The Three Big Promises

  • Decentralization: No single point of failure or control. Networks stay online even when governments, hackers, or corporations push back.
  • Transparency: Public blockchains let anyone audit the entire transaction history. Corrupt actors hate this; everyone else tends to love it.
  • Programmability: Smart contracts let developers encode rules that execute automatically — escrow, lending, voting, royalty splits, you name it.

That last point is why the term Web3 exploded into the mainstream. Web3 is essentially the bet that the next era of the internet will be built on open, user-owned infrastructure instead of the walled gardens of Big Tech. Blockchain is the rails. Everything else — DeFi, NFTs, DAOs, on-chain games — is decoration on top.

Real-World Use Cases You Can Actually Touch

Forget crypto Twitter for a second. The most interesting blockchain projects shipping in 2025 are the boring-sounding ones solving boring-sounding problems — and that's exactly why they'll outlast the hype cycles. A few already in production:

  • Cross-border payments: Networks like Ripple and Stellar let banks settle international transfers in seconds instead of days, often cutting fees by 60% or more.
  • Supply chain tracking: Walmart and Maersk run blockchain-based systems that trace food and shipping containers from origin to shelf, cutting contamination investigations from weeks to minutes.
  • Tokenized real-world assets: Real estate, Treasury bonds, and even fine art are being put on-chain as tokenized assets, letting regular investors buy fractional slices of things that used to require millionaire status.
  • Decentralized identity: Instead of uploading your driver's license to fifty different apps, you carry a verifiable credential in your wallet and only reveal what's needed.

This isn't vaporware. Billions of dollars in real economic value already move across blockchain rails every single day, and most users never notice it's happening behind the scenes.

Common Myths Worth Killing

Blockchain gets misrepresented constantly — usually by people who want it to fail or by people who believe it can fix absolutely everything. Both groups are loud, and both groups are wrong. Let's clear the air.

Myth 1: "Blockchain equals Bitcoin." Bitcoin is one application of blockchain. Blockchain is the technology; Bitcoin is a single product built on top of it. There are thousands of others.

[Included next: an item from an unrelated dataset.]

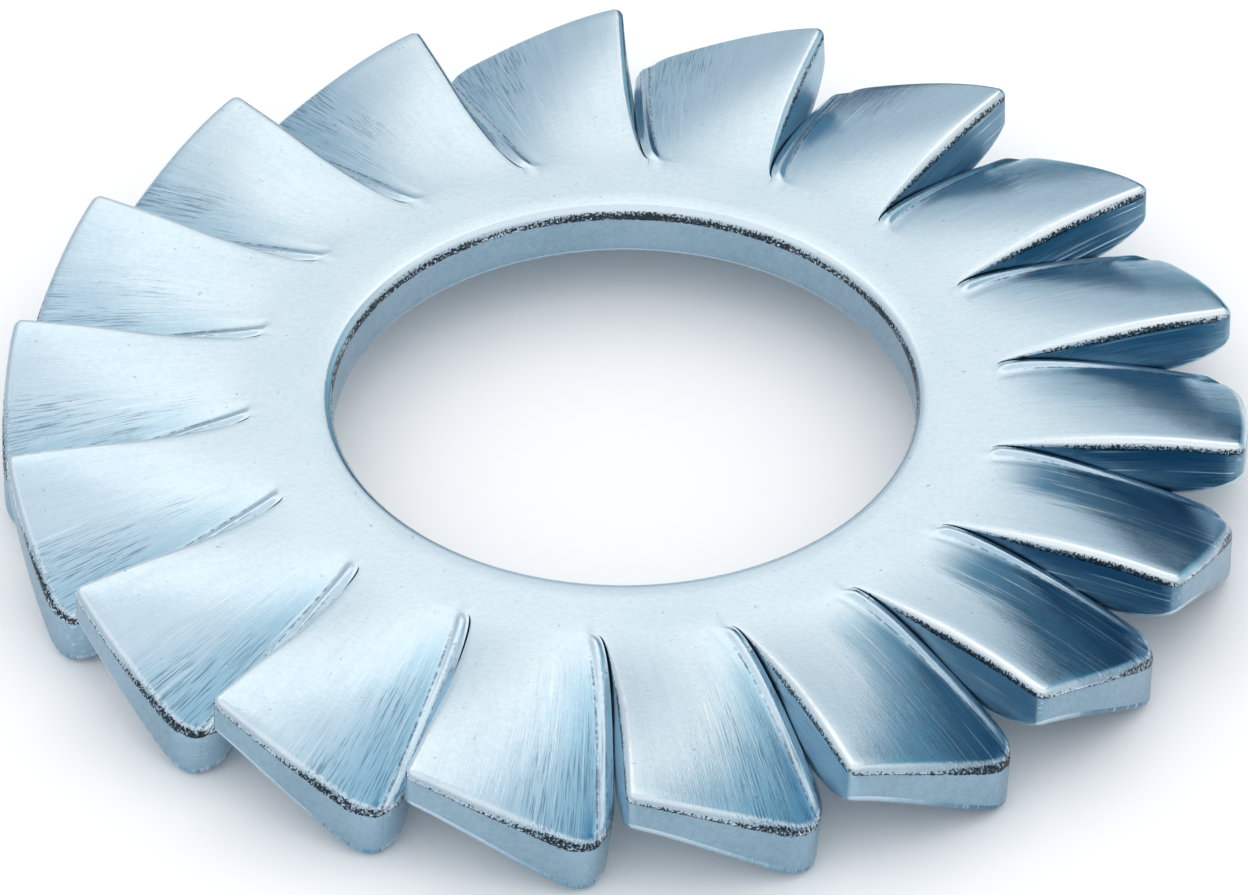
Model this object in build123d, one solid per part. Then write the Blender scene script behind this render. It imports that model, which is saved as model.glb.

Myth 2: "It's only for criminals." Criminals prefer cash. The transparency of public blockchains actually makes them a nightmare for money launderers once analytics firms get involved. Chainalysis and similar outfits track more illicit flow than most bank regulators.

Myth 3: "It's slow and useless." Early Bitcoin was sluggish. Modern Layer 2 networks like Arbitrum, Optimism, and Base handle thousands of transactions per second at fractions of a cent. The base layer doesn't need to scale — the second layer does.

Myth 4: "It's totally unhackable." The cryptography is solid. The humans, less so. Phishing, lost seed phrases, and buggy smart contracts cause far more damage than protocol-level hacks. It's a people problem, not a tech problem.

Key Takeaways

If you remember nothing else, remember this:

  • Blockchain is a distributed ledger — a shared, tamper-resistant database maintained by a network rather than a single boss.
  • Trust comes from cryptography and consensus, not from lawyers, banks, or platform owners.
  • The tech goes far beyond crypto — it's already powering payments, supply chains, identity, and the next generation of the internet.
  • The hype is loud, the scams are real, but the underlying technology is genuinely transformative and runs critical infrastructure today.

You don't need to become a developer or buy tokens to care about blockchain. You just need to understand that the next time you hear about tokenized funds, AI agents paying each other, or self-sovereign IDs, blockchain is the silent engine humming underneath. Get comfortable with it now, because it isn't going anywhere — except deeper into your daily life.